***** INFORMATION SHOWN

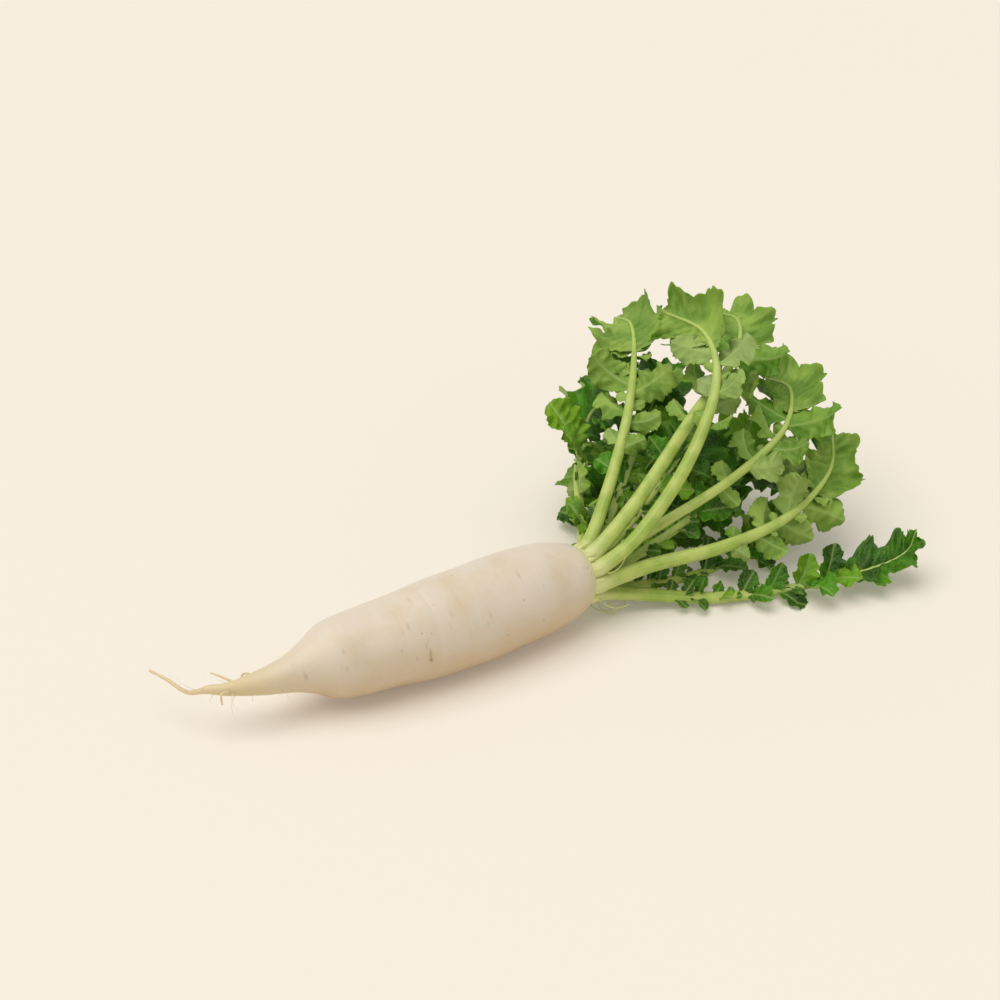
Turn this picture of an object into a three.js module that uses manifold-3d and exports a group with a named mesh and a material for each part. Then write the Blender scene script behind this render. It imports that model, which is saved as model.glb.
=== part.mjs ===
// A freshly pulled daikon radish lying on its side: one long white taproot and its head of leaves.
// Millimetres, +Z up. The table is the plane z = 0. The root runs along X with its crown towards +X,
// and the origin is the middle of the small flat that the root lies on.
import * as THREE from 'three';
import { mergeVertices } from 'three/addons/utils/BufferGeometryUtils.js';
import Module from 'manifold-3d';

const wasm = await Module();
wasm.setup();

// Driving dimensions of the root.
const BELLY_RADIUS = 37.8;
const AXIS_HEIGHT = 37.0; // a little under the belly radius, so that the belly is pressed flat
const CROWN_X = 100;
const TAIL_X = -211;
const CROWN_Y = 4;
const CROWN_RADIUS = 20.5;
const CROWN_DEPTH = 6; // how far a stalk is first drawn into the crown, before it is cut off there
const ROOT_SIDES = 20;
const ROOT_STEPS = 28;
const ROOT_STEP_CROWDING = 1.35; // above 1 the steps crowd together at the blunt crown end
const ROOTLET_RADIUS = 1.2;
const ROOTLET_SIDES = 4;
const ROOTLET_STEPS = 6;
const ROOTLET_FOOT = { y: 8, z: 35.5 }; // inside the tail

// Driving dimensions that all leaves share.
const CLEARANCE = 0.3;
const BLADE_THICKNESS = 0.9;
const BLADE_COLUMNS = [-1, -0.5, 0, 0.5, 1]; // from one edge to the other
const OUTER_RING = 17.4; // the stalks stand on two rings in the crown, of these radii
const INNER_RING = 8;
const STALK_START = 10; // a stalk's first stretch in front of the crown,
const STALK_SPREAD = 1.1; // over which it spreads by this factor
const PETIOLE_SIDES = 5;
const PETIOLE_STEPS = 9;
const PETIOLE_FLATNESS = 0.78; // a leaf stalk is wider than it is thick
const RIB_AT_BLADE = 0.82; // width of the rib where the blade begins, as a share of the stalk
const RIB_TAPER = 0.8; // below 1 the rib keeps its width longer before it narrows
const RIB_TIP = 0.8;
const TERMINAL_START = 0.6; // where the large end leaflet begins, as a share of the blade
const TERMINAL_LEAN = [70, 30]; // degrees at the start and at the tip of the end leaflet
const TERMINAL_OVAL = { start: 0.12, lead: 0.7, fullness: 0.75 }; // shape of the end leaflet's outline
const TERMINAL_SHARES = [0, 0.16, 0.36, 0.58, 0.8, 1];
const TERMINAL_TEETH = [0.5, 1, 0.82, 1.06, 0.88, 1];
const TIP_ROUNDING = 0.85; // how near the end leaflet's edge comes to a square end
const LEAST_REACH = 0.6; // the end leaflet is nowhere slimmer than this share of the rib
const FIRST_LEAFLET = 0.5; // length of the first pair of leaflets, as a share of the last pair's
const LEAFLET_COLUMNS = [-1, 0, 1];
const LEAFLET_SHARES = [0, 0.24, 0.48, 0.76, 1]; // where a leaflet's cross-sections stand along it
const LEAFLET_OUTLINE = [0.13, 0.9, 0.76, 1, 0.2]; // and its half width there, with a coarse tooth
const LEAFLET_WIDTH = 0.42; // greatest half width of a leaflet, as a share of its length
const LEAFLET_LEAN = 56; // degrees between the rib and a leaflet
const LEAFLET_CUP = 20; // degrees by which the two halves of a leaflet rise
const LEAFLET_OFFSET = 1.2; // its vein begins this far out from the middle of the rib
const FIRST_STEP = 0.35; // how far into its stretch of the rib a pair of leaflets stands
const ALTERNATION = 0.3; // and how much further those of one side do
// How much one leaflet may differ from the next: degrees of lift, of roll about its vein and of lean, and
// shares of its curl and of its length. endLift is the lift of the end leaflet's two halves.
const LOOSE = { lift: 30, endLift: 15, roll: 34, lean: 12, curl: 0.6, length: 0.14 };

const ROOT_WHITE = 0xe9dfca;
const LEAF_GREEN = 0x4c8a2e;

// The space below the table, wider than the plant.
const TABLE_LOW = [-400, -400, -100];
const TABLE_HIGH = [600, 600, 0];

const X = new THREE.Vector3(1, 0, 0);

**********

**EXERCISE INSTRUCTIONS:** All lines that include "this" are to be gathered and copied.

**COMPLETE RESPONSE:**
Turn this picture of an object into a three.js module that uses manifold-3d and exports a group with a named mesh and a material for each part. Then write the Blender scene script behind this render. It imports that model, which is saved as model.glb.
const STALK_SPREAD = 1.1; // over which it spreads by this factor
const LEAST_REACH = 0.6; // the end leaflet is nowhere slimmer than this share of the rib
const LEAFLET_OFFSET = 1.2; // its vein begins this far out from the middle of the rib